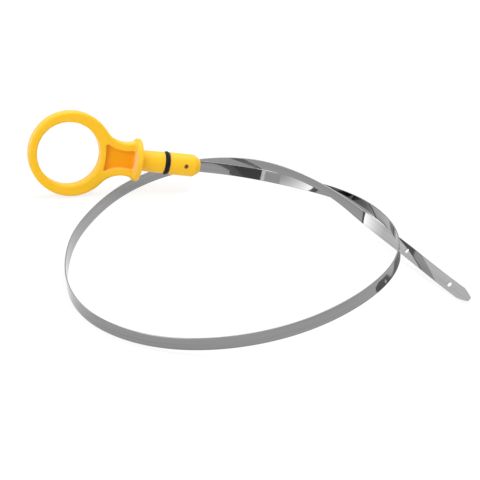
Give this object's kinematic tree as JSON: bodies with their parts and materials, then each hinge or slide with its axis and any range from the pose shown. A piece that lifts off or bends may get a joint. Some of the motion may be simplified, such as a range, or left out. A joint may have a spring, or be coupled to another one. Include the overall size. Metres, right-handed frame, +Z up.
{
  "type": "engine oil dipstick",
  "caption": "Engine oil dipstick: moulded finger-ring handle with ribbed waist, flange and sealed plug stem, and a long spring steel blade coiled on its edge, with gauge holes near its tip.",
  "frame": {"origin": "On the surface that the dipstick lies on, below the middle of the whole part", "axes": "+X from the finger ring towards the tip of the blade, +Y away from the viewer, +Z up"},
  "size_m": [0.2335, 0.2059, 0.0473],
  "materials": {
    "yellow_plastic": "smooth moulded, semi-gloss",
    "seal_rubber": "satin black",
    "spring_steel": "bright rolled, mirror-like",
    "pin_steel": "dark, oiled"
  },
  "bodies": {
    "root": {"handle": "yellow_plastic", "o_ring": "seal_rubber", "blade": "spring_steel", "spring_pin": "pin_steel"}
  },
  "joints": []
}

= = = = = = =

* **Task instructions**
Search the listing for the string "with". Copy each line where it turns up.

* **Finished task**
Give this object's kinematic tree as JSON: bodies with their parts and materials, then each hinge or slide with its axis and any range from the pose shown. A piece that lifts off or bends may get a joint. Some of the motion may be simplified, such as a range, or left out. A joint may have a spring, or be coupled to another one. Include the overall size. Metres, right-handed frame, +Z up.
  "caption": "Engine oil dipstick: moulded finger-ring handle with ribbed waist, flange and sealed plug stem, and a long spring steel blade coiled on its edge, with gauge holes near its tip.",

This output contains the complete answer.